Wonderful post by Andrew Brown…
Marlborough College is trying to expel a boy merely for being thick and unpleasant. Perhaps you had to have been there to understand how absurd this is. It’s like being thrown out of Big Brother for being a shallow exhibitionist.
This is a school which has been hated by any pupil of any intelligence or sensibility for as long as it has existed. When I was there, the punishment for new boys thought clever was a kind of gang rape involving boot polish and sometimes sodomy with a broomstick. At the time, I would have welcomed, perhaps incredulously, any sign that the authorities thought anyone could be too stupid or too nasty for the school. Now I know better. If the school has shareholders, they should sue it at once for diluting its brand equity. Up until now, to be an Old Marlburian has made a very clear statement about a man — that he is at best a rather pious evangelical Christian, but very probably nastier, more fucked up or more stupid than even the average Anglican bishop. Should this change, no one will know what being an old Marlburian means, and the £22,000 a year that parents pay to brand their children will be entirely wasted.
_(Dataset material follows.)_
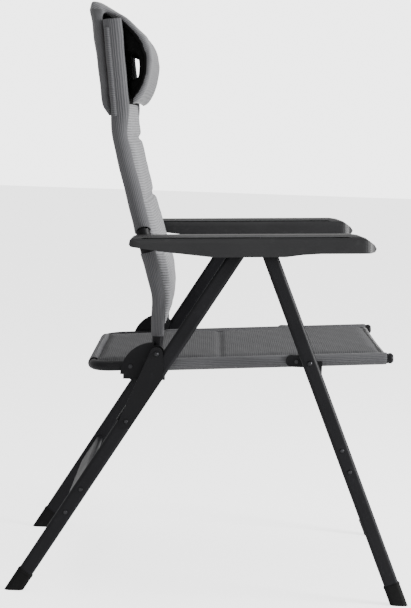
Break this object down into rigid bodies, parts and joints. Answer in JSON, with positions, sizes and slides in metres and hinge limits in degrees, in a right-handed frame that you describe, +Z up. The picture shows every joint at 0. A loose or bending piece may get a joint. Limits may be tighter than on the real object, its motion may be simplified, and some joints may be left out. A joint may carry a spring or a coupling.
{
  "type": "folding camp chair",
  "caption": "Folding reclining camp chair: high padded mesh back with sliding head pillow, padded seat, flat-oval legs, hinged armrests.",
  "frame": {"origin": "on the floor under the middle of the chair's bounding box", "axes": "+X to the front of the chair, +Y to its left side, +Z up"},
  "size_m": [0.816, 0.624, 1.19],
  "materials": {
    "frame_paint": "satin black powder coat on aluminium",
    "seat_mesh": "padded grey spacer mesh",
    "back_mesh": "padded grey spacer mesh",
    "pillow_mesh": "dark grey mesh",
    "foot_rubber": "matt",
    "armrest_plastic": "fine grained black",
    "dark_steel": "blackened",
    "black_plastic": "moulded nylon"
  },
  "bodies": {
    "seat": {"seat_frame": "frame_paint", "seat_cross_bar": "frame_paint", "seat_front_caps": "black_plastic", "seat_sling": "seat_mesh", "hinge_bracket_left": "black_plastic", "hinge_bracket_right": "black_plastic", "front_bracket_left": "black_plastic", "front_bracket_right": "black_plastic", "hinge_bolts": "dark_steel", "front_pivot_bolts": "dark_steel", "front_pivot_spacers": "black_plastic", "bracket_rivets": "dark_steel"},
    "rear_legs": {"rear_leg_left": "frame_paint", "rear_leg_right": "frame_paint", "rear_cross_bar": "frame_paint", "rear_foot_left": "foot_rubber", "rear_foot_right": "foot_rubber", "rear_top_plugs": "black_plastic", "hinge_plate_left": "black_plastic", "hinge_plate_right": "black_plastic", "hinge_plate_rivets": "dark_steel", "rear_bar_screws": "dark_steel"},
    "front_legs": {"front_leg_left": "frame_paint", "front_leg_right": "frame_paint", "front_cross_bar": "frame_paint", "front_foot_left": "foot_rubber", "front_foot_right": "foot_rubber", "front_top_plugs": "black_plastic", "rack_pins": "dark_steel", "front_bar_screws": "dark_steel"},
    "back_bushes": {"back_pivot_bushes": "dark_steel"},
    "back": {"back_frame": "frame_paint", "back_panel": "back_mesh", "armrest_bolts": "dark_steel", "armrest_cuff_left": "black_plastic", "armrest_cuff_right": "black_plastic"},
    "armrest_bush_left": {"armrest_bush_left": "dark_steel"},
    "armrest_bush_right": {"armrest_bush_right": "dark_steel"},
    "armrest_left": {"armrest_left": "armrest_plastic", "armrest_rack_left": "black_plastic", "rack_screws_left": "dark_steel"},
    "armrest_right": {"armrest_right": "armrest_plastic", "armrest_rack_right": "black_plastic", "rack_screws_right": "dark_steel"},
    "head_pillow": {"head_pillow": "pillow_mesh"}
  },
  "joints": [
    {"name": "fold", "type": "hinge", "parent": "seat", "child": "front_legs", "pos_m": [0.19073, 0, 0.486], "axis": [0, 1, 0], "range_deg": [0, 101]},
    {"name": "rear_leg_fold", "type": "hinge", "parent": "seat", "child": "rear_legs", "pos_m": [-0.114, 0, 0.492], "axis": [0, 1, 0], "range_deg": [0, 53.1]},
    {"name": "back_fold", "type": "hinge", "parent": "seat", "child": "back_bushes", "pos_m": [-0.114, 0, 0.492], "axis": [0, 1, 0], "range_deg": [0, 82.1]},
    {"name": "recline", "type": "hinge", "parent": "back_bushes", "child": "back", "pos_m": [-0.114, 0, 0.492], "axis": [0, 1, 0], "range_deg": [-30, 0]},
    {"name": "armrest_level_left", "type": "hinge", "parent": "back", "child": "armrest_bush_left", "pos_m": [-0.14395, 0, 0.712], "axis": [0, 1, 0], "range_deg": [0, 23.5]},
    {"name": "armrest_fold_left", "type": "hinge", "parent": "armrest_bush_left", "child": "armrest_left", "pos_m": [-0.14395, 0, 0.712], "axis": [0, 1, 0], "range_deg": [-108.1, 0]},
    {"name": "armrest_level_right", "type": "hinge", "parent": "back", "child": "armrest_bush_right", "pos_m": [-0.14395, 0, 0.712], "axis": [0, 1, 0], "range_deg": [0, 23.5]},
    {"name": "armrest_fold_right", "type": "hinge", "parent": "armrest_bush_right", "child": "armrest_right", "pos_m": [-0.14395, 0, 0.712], "axis": [0, 1, 0], "range_deg": [-108.1, 0]},
    {"name": "headrest_slide", "type": "slide", "parent": "back", "child": "head_pillow", "axis": [-0.1201, 0, 0.9928], "range_m": [0, 0.06]}
  ],
  "couplings": [
    {"joint": "rear_leg_fold", "follows": "fold", "ratio": 0.52475},
    {"joint": "back_fold", "follows": "fold", "ratio": 0.81188},
    {"joint": "armrest_level_left", "follows": "recline", "ratio": -0.78},
    {"joint": "armrest_fold_left", "follows": "fold", "ratio": -1.0693},
    {"joint": "armrest_level_right", "follows": "recline", "ratio": -0.78},
    {"joint": "armrest_fold_right", "follows": "fold", "ratio": -1.0693}
  ]
}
I’m relieved to read this. I’ve always thought that parents who send their kids to public schools (i.e. ‘private’ schools in UK parlance) must hate them. Nice to have it confirmed.
Update: In a thoughtful comment on Andrew’s post, David Smith complains that I have “repeated the tired rubbish about children at boarding schools being hated by their parents”. Hmmm… I’m sure there are some occupational circumstances which might mean that a child is better being sent away to school, but those aside I’ve never seen the point of having children and then being separated from them in their formative years. And I’ve seen quite a few public schoolboys in my time who were clearly disliked — and in one or two cases even loathed — by their parents. Sending them away was just a socially-acceptable way of dodging parental responsibility. Or perhaps it was a way of making sure that they didn’t strangle their offspring.